De acuerdo a Ley, los privados de libertad el único derecho que pierden es el de la locomoción, pero cuando uno visita la cárcel de San Pedro solo observa vulneraciones: hacinamiento, peleas, amenazas, extorsión, enfermos, drogadictos, pocas horas de sueño, trabajo extenuante sin paga.
La Dirección de Régimen Penitenciario valida toda esta situación y llama a lugares de castigo como Cocina, Muralla o la Grulla, “espacios de reflexión”, que supuestamente sirven para persuadir al privado de libertad a “portarse bien y respetar el orden interno”.
El carcelero mayor de San Pedro, el teniente coronel Sergio Sillerico, dijo en un acto público en el recinto con motivo del Día de los Derechos Humanos que “el compañero privado de libertad no pierde su condición de ser humano por haber cometido algún delito o haber cometido algún error, siguen siendo nuestros similares y como tal tienen que ser tratados”. Palabras que más que a ironía, suenan a cinismo.
Marina Vargas, exvicepresidenta de la Asamblea Permanente de Derechos Humanos de Bolivia, tiene la impresión de que lo que ocurre en Cocina “es una forma de tortura”, opinión que secunda la psicóloga forense Verónica Alfaro.

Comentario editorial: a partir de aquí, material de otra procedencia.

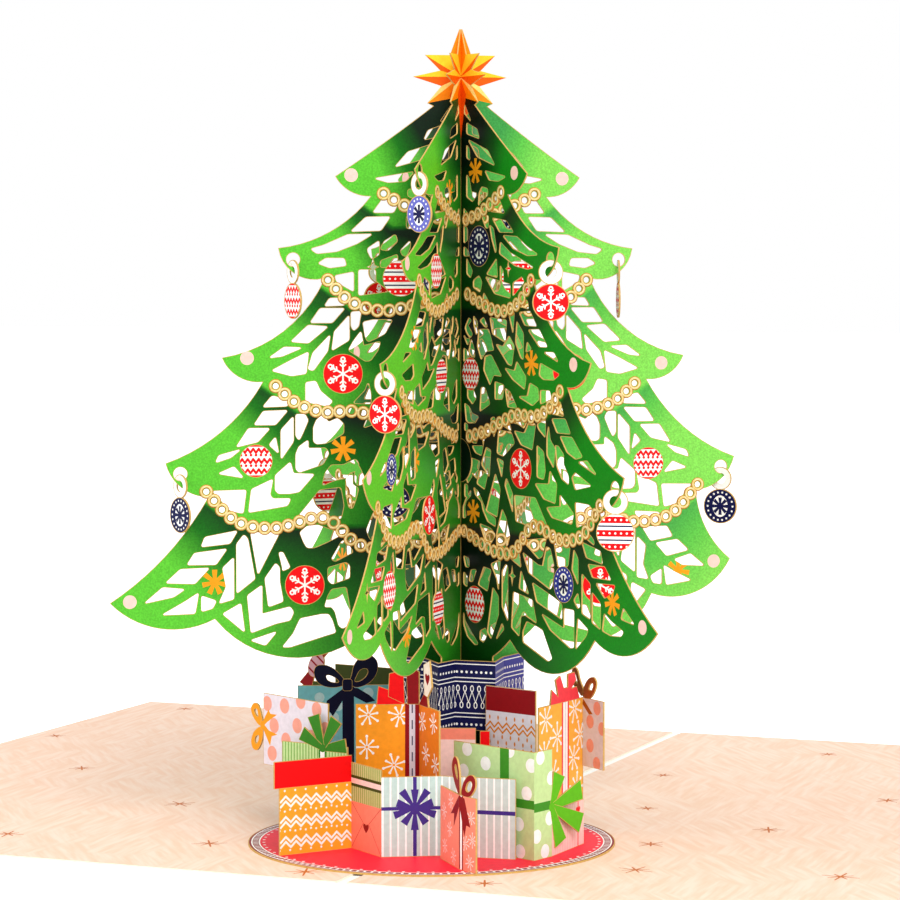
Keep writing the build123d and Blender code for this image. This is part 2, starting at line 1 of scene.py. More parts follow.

Dice que privar del sueño a una persona constituye “una de las torturas más fuertes” y si a esto se suma el hacinamiento crítico y la presión física con golpes, “estaríamos ya hablando de realmente torturas, de tratos crueles, inhumanos y degradantes”.
Esta situación —agrega Alfaro— puede desestabilizar física y mentalmente a las personas y devenir en alteraciones hormonales como la presión alta e incluso producir una posible diabetes tipo 2.
Los cuerpos exhaustos de los reclusos se desploman cada noche sobre un cartón o frazada vieja en el piso húmedo de Cocina. Las piernas deben estar debajo del gran armatoste de fierro, sin moverse, con internos lado a lado, atiborrados por la falta de espacio. Otros duermen sobre el sumidero y aunque brote el agua no deben moverse, sino todos serán castigados. La nueva jornada iniciará en pocas horas, tiempo insuficiente para reponer energías.